While queueing for Pitt Fall, I made the decision to scrap my planned departure time and arrive late in Columbus, within reason. There would not be time for everything, but I was not going to feel pressured to leave until I was ready to do so. I was also able to indulge my sadistic inner self by admiring the faces of other passengers as they made their rapid return to earth. The ride, a standard Intamin drop tower, did what I had thus far failed to do for myself; it cleared my head effectively.

It was time to ride Phantom's Revenge (#519). There was a three quarter of an hour wait, largely because the park was operating just one train, the other sitting idle on the transfer track. The loading efficiency was nothing special either; I timed the interval between trains as an average of just under four minutes. Fortunately, there was a vacancy for a single rider in the back row as I approached the station, saving me some time while at the same time giving me what I fully anticipated to be one of the best seats on the train.

The ride is unusual in so far as its first drop is not the major one; that honour falls to the second, where the route takes advantage of the terrain to plunge 228ft, right through the wooden structure of one of the other coasters. The rest of the course is a series of small but powerful airtime hills, all taken with a smoothness and grace that seems impossible for a train moving so fast. Hyperbole doesn't come easily to me, but it would be unfair to describe Phantom's Revenge as anything less than a top five coaster. After thinking about it I think it's my second favourite coaster out there, behind Anaconda. It might make first place were it a bit longer; just 3200ft of track doesn't take very long at 82mph. Having said that, the track there is is close enough to flawless that any extension would have to be very good indeed to avoid destroying the quality of the ride.

I was amused by the signage on Exterminator (#520), which described it as unlike any ride you've ever experienced. It is difficult for me to agree with this description, given that at the time of writing, I had previously experienced thirteen other identical Reverchon-built spinning mouse rides. There was one difference though; Kennywood have put their model inside a building. In al honesty however this had no major effect on the ride that I noticed; a spinning mouse is a spinning mouse.
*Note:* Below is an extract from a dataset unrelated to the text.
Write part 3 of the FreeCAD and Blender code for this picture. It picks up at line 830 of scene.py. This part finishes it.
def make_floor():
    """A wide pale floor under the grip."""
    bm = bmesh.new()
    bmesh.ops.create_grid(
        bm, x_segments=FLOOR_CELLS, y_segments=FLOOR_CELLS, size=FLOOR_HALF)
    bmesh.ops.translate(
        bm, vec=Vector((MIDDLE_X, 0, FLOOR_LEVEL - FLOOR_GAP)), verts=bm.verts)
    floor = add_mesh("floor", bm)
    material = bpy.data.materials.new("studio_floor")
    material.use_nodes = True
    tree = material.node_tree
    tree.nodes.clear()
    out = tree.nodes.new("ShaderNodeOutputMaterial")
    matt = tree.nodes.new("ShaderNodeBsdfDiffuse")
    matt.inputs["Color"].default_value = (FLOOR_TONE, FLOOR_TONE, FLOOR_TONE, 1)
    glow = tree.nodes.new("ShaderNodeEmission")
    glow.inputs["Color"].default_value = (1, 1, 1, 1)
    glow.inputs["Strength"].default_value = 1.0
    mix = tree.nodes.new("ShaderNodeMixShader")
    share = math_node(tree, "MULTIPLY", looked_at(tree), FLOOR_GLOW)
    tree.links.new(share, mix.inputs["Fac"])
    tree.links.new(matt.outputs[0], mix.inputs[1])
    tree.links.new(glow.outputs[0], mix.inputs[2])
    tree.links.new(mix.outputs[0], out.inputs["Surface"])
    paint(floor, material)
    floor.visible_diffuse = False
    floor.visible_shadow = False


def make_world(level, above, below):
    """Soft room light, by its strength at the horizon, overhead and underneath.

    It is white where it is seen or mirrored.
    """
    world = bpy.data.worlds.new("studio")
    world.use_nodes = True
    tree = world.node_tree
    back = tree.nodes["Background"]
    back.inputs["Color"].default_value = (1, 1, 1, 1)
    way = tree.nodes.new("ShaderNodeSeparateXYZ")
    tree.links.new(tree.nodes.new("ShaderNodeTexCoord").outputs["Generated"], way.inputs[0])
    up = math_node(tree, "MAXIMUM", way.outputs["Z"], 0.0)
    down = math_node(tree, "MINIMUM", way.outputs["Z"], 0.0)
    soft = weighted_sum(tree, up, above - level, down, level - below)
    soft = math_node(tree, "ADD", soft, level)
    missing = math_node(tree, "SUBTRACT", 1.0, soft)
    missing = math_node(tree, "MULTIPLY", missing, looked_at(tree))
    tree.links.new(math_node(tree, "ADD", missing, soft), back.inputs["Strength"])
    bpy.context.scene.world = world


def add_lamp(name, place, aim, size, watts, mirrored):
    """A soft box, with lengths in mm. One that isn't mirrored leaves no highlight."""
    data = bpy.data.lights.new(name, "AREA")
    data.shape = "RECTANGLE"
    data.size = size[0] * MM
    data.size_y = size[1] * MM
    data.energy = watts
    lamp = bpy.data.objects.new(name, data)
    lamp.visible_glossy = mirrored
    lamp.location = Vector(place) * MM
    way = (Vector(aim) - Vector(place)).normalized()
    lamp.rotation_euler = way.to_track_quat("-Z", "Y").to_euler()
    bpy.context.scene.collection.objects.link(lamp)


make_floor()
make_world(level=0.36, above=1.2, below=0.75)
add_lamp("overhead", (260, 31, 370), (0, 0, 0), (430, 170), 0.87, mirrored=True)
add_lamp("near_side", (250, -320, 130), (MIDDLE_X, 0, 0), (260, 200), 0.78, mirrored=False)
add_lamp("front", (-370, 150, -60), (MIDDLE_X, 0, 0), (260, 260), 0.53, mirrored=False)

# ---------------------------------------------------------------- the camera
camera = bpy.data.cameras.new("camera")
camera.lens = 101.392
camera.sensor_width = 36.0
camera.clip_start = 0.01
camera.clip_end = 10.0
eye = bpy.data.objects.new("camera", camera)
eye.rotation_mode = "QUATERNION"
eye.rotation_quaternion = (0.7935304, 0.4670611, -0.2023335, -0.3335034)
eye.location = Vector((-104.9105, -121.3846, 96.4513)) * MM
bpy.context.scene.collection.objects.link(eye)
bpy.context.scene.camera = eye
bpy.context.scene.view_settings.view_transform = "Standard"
It is worth noting that the queue for this ride was stupidly long. I waited over an hour, much of this time in the blazing sunshine. As far as I could tell a full compliment of cars was in use, so the wait is not one that can be blamed on laziness by the operators or cost saving by the park. Given that my visit was on a Wednesday, I can only conclude that this attraction does not have the capacity for the number of guests wishing to partake of it; perhaps the Disney solution of two identical rides side by side might be the way to go? Regardless, enclosing more of the queue line or at least putting up sun shades would be a very welcome addition should anyone from the park be reading this.

Kennywood Park

The first wooden coaster I came to, Thunderbolt (#521) had a rule I have never come across before, namely that no single riders are permitted. Everyone must have a partner. Does anyone know the reason for this rule? As luck would have it, there was a single rider waiting for the front seat, allowing me the best location in the train without having to wait for it. Perhaps I should have looked more closely at the ride before entering the queue, but nevertheless I was completely surprised by the fact that the lift hill comes half way through the ride, with two substantial drops before it. This sort of design adds a lot to a ride, as passengers know a little more about what they are in for during the anticipation of going up the lift hill.

There was no problem with me riding Lil Phantom (#522), my first encounter with a Molina & Sons coaster. Though eleven have been built, just six are in operation today, all in the United States. The operator thought it was a little strange that I should want to ride something clearly designed for children, but there was no rule against it!

The Racer (#523) was operating two trains instead of four, much to the consternation of the gentleman waiting in front of me. Apparently it used to be possible to buy individual ride tickets. He remarked loudly that now that everyone was paying for a flat rate admission there was no incentive to run rides to capacity any more, since there would be no additional profit. Such a cynical suggestion couldn't possibly be true, now could it?

The only remaining coaster for me was Jack Rabbit (#524), an out and back design that like Thunderbolt took advantage of the terrain to allow for bigger drops then might otherwise be possible.

It was really time for me to leave, but I just couldn't bring myself to do so before riding Phantom's Revenge one more time. I elected to wait for front seat, which proved to be well worth doing. Once again, though, the wait was far longer than it should have been due to the one train operation. There is really no excuse for this, and without an information announcement telling us otherwise I can only assume that the train was not being used to save on maintenance.

The rest of the evening would scarcely have been enough time to appreciate the park properly, but my better judgment reminded me that it was time to go. Hopefully I will be able to return at some stage in the future.